You’ve likely heard “Crying on a Suitcase” by former American Idol contestant Casey James who took third place during their ninth season. Even if his name doesn’t ring a bell, his long golden locks aren’t easy to forget.
The singer-song writer realized early into his career that people were recognizing him by his curly hair, which was a bit of a problem since being the blonde guy with long curly hair was never the image he meant to have for himself.
During an interview with The Boot, Casey was forthcoming with the real reason he’s been growing out his hair. If you aren’t “Crying on a Suitcase” yet, you might be after this confession.
“My family has been really affected by cancer,” said Casey during the interview. “My Nana died of cancer, my Pawpaw passed away May 11 of last year of cancer. My mom is a two-time cancer survivor, breast and thyroid. That’s just some of it; there are a lot of instances in my family.”

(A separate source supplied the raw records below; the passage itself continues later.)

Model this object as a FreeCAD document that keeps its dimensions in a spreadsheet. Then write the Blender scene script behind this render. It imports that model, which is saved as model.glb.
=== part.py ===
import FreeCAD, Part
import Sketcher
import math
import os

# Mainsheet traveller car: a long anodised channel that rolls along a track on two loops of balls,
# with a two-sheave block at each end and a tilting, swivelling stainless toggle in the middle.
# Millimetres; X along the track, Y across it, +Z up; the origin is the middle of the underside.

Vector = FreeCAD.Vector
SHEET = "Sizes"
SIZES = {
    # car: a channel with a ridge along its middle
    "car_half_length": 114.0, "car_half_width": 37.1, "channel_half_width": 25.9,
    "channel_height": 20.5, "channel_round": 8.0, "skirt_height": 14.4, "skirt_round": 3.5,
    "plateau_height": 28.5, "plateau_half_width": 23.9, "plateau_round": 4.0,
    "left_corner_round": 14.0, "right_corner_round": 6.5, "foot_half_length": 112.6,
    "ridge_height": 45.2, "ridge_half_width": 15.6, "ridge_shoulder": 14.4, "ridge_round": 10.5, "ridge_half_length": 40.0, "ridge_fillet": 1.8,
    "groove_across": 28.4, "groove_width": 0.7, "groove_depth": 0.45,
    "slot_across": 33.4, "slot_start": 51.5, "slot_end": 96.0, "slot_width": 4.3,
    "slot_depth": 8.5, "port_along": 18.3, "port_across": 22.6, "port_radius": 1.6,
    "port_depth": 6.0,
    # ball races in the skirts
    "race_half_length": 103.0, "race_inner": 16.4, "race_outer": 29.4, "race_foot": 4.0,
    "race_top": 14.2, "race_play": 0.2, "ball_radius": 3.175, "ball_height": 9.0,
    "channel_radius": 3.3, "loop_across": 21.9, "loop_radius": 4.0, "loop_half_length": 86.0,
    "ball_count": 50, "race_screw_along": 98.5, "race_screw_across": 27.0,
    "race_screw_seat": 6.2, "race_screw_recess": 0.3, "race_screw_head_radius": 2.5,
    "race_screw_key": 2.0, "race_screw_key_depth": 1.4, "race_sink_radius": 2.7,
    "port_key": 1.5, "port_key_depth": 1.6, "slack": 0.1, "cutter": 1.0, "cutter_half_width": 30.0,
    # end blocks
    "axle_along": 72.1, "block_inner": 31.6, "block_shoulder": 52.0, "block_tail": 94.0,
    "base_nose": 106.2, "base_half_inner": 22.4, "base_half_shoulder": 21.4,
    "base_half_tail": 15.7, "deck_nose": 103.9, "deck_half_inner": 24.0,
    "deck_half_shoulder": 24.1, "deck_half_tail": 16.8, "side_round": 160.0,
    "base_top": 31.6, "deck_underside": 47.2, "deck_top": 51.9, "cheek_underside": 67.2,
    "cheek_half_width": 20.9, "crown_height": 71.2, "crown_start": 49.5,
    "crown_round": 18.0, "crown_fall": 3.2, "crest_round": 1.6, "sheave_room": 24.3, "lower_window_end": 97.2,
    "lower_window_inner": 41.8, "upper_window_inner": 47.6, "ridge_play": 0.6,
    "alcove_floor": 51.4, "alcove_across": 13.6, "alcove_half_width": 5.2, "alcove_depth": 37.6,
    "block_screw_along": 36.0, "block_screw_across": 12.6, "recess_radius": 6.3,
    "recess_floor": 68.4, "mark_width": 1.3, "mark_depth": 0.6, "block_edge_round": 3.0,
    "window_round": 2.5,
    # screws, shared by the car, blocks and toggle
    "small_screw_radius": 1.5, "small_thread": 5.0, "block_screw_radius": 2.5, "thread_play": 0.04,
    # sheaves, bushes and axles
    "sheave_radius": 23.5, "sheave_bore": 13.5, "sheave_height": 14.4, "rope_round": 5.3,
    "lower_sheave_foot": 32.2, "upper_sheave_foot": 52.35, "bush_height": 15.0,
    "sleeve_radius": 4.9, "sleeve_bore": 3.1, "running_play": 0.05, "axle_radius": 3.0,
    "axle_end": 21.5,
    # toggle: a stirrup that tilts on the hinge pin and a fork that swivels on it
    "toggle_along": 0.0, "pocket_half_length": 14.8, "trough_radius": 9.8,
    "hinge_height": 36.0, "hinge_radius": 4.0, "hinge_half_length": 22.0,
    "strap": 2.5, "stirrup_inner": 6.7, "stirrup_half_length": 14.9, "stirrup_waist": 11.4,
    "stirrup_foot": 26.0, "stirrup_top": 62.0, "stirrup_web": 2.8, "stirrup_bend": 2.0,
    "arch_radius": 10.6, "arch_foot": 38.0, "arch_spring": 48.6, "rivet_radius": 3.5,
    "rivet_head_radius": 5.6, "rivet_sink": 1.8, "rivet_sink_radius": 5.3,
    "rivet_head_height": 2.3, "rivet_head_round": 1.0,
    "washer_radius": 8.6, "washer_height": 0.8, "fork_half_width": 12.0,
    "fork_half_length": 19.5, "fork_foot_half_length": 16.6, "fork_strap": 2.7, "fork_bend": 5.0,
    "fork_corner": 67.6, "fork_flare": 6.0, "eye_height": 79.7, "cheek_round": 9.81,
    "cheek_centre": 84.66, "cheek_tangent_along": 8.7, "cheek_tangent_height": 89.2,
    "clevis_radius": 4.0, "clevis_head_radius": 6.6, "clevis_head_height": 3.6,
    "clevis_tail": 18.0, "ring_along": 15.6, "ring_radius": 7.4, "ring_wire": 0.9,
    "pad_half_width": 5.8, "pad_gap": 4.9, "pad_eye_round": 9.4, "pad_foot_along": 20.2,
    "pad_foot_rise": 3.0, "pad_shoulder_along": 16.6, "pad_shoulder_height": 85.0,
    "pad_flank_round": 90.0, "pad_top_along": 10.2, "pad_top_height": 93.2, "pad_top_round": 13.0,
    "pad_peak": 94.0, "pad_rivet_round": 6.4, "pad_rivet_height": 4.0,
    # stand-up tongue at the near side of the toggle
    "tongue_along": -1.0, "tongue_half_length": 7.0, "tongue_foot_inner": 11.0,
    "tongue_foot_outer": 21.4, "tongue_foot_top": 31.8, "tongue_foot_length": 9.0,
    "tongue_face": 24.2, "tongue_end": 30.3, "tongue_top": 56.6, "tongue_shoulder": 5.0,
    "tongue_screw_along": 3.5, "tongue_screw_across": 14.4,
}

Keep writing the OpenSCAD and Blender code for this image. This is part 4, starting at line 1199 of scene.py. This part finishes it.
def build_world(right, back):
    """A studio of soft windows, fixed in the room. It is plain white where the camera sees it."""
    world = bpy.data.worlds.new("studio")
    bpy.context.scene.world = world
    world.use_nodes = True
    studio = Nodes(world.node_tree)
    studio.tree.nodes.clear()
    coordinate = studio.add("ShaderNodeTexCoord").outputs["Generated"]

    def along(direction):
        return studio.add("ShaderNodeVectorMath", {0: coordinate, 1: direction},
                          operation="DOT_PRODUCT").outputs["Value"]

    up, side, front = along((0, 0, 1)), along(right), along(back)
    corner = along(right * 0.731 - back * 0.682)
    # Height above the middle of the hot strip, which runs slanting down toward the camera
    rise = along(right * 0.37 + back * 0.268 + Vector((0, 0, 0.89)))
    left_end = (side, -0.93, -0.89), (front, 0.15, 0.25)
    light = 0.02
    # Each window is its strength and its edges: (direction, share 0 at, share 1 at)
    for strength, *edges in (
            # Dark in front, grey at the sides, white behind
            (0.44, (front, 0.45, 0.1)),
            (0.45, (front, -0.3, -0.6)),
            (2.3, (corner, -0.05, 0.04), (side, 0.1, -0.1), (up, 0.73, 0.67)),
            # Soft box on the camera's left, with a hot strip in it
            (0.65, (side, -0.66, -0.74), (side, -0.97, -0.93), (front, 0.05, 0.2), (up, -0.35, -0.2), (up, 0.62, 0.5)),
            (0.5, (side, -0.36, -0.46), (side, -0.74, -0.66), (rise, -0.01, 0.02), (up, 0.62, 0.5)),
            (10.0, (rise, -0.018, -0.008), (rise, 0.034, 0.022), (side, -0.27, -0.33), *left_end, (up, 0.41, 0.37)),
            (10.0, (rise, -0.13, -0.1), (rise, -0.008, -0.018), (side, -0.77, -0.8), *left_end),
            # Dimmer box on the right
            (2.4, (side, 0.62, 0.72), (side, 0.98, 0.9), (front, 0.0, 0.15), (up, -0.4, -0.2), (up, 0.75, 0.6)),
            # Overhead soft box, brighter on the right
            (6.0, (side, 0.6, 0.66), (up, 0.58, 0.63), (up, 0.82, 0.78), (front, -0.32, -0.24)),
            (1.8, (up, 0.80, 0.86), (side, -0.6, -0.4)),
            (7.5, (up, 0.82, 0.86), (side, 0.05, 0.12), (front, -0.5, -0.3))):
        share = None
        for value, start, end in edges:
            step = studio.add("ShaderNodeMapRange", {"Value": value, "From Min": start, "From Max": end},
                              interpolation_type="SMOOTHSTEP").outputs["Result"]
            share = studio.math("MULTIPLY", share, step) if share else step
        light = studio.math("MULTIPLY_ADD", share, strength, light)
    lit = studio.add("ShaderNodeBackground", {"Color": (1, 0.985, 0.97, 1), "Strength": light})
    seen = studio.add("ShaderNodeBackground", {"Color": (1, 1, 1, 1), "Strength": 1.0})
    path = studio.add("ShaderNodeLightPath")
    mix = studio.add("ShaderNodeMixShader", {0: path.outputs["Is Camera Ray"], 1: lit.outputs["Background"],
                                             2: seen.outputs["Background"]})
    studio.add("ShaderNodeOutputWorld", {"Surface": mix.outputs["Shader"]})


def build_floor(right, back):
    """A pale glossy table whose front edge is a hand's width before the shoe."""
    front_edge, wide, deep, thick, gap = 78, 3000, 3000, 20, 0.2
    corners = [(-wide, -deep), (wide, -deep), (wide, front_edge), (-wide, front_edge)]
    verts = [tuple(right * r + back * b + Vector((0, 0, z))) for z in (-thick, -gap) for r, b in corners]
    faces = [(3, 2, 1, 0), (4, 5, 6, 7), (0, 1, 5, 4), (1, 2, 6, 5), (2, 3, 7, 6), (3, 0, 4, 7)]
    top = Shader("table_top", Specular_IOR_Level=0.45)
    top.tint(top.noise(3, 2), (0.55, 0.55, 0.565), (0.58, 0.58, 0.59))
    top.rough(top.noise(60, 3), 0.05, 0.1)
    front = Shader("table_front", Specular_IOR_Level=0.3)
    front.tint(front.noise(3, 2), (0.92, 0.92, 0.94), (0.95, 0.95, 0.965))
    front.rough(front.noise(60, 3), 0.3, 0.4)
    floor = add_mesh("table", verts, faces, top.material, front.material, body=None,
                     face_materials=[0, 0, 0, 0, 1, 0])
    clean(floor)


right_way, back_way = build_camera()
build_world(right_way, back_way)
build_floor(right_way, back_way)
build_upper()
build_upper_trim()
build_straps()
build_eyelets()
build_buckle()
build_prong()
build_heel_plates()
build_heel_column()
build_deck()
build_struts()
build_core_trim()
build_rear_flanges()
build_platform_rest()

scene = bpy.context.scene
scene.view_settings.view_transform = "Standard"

James wanted to be a part of the cancer fight and grew out his hair with the intent to donate it to Locks of Love, an organization known for making wigs out of human hair for cancer patients who have lost their own.
“When I grew my hair out to donate it, I didn’t have money or anything else to offer,” recalled Casey. “Then I went on ‘American Idol’ and it became an image thing, so it’s one of those situations where I can’t change it until people know who I am.”
So for the time being, Casey James’ hair is here to stay, but without even trying, he did start a mini hair revolution.
“It was always about doing something for that cause, and when my fans heard the story of the reason I grew out my hair, some of them grew out theirs and donated it to Locks of Love,” said Casey. “That was so touching to me.”
At this time, Casey is not associated with any specific organization, but he did indicate that would be changing soon. “There are so many choices and I want to make sure I choose the right one,” he explained. “I’ve always played charity events, and I’m a big fan of doing that. Everyone has been given gifts and we should all use them for good.”